--- start ---

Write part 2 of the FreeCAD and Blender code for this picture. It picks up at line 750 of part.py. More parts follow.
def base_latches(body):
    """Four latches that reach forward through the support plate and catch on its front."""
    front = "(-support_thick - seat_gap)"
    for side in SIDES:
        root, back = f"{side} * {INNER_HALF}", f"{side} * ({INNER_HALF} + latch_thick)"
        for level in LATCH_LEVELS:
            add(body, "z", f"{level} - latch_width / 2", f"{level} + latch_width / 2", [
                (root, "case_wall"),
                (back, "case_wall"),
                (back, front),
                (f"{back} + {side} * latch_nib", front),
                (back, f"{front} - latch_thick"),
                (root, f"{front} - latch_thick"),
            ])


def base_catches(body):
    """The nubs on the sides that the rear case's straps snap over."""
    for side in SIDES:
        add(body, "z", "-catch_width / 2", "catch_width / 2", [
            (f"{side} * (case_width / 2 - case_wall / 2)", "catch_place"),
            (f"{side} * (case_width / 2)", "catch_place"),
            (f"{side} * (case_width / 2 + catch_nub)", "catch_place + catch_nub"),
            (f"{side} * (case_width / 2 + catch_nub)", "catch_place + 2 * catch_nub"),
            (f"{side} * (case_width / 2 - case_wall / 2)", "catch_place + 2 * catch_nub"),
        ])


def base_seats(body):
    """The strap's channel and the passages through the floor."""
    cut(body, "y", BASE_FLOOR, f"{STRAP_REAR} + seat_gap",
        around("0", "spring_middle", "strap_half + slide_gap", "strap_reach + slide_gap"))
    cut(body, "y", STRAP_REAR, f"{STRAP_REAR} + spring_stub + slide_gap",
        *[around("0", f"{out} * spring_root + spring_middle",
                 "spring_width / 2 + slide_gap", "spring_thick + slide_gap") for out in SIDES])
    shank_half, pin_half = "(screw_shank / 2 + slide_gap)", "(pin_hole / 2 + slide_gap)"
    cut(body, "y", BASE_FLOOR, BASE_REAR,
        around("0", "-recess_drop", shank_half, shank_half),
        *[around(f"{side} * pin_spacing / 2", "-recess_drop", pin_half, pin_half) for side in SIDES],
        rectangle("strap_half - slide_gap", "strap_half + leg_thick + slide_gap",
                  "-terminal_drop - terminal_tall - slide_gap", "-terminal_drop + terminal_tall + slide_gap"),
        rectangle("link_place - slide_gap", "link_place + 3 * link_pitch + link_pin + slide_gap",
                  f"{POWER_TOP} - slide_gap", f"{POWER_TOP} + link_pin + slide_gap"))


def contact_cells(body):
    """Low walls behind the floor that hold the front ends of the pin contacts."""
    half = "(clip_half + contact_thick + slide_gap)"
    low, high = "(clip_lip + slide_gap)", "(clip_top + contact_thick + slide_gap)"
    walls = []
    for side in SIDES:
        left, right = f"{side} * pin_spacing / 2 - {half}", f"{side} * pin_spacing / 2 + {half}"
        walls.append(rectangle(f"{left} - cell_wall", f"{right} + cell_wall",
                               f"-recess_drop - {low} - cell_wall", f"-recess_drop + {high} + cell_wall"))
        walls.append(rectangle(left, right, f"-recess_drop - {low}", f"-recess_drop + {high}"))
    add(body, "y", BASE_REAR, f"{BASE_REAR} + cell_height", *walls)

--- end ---
--- start ---

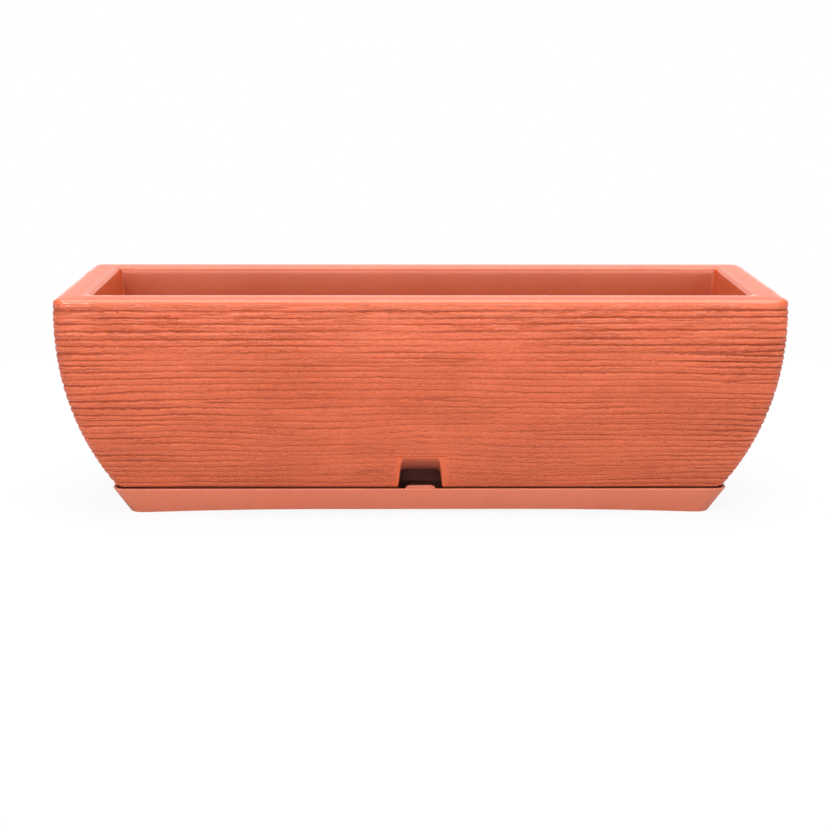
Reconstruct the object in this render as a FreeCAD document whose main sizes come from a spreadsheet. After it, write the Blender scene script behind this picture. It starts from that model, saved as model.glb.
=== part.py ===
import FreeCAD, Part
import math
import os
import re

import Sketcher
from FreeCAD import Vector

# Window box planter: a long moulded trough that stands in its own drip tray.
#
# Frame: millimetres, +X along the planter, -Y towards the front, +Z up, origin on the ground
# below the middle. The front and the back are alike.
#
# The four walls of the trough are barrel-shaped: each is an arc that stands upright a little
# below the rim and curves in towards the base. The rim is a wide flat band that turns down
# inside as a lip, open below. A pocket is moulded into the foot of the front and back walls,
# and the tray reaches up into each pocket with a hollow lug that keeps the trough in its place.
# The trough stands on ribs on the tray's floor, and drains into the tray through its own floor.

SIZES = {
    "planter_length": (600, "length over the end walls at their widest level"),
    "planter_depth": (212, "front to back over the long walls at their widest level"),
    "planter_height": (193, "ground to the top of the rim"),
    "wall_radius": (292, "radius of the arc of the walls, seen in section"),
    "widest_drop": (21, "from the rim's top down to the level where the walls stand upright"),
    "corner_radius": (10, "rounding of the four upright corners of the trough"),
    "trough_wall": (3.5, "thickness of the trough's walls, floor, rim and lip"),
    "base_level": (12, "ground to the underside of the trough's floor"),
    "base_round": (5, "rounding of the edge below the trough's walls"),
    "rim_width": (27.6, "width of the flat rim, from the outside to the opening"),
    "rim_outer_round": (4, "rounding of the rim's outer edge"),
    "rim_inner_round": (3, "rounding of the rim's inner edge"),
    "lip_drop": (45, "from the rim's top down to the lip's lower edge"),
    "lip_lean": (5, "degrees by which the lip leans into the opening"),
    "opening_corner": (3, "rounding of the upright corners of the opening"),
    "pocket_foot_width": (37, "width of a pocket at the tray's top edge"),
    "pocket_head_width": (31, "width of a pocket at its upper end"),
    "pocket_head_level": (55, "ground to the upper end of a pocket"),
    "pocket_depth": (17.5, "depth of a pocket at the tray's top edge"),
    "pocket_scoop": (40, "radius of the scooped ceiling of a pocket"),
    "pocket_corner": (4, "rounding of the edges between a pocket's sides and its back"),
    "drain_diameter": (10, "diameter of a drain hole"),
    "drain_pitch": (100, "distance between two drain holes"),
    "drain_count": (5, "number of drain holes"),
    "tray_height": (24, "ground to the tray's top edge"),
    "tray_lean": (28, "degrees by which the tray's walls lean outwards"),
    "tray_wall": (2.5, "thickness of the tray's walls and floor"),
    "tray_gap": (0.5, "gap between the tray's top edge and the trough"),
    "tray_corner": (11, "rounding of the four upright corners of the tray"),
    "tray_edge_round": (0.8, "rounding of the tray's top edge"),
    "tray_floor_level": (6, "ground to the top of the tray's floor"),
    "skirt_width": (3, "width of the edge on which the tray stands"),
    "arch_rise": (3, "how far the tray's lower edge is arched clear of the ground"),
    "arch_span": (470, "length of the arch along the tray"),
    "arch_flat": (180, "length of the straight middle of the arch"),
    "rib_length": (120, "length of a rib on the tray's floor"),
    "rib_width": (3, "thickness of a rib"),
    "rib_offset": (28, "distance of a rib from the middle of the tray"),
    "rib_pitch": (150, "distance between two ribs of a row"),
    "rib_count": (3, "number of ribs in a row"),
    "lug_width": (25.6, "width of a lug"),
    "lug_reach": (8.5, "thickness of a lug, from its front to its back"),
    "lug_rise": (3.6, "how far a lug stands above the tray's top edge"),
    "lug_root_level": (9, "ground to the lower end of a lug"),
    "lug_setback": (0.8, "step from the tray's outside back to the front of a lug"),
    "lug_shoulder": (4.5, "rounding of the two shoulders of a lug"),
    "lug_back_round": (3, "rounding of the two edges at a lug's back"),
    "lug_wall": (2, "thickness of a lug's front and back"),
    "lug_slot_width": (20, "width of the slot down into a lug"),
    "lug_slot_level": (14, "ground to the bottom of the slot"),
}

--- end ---

_Your task_
Exactly and exclusively, reproduce the lines that start at the line containing "Reconstruct the object" and end at the line containing "from FreeCAD import Vector", inclusive of both.

_Result for this task_
Reconstruct the object in this render as a FreeCAD document whose main sizes come from a spreadsheet. After it, write the Blender scene script behind this picture. It starts from that model, saved as model.glb.
=== part.py ===
import FreeCAD, Part
import math
import os
import re

import Sketcher
from FreeCAD import Vector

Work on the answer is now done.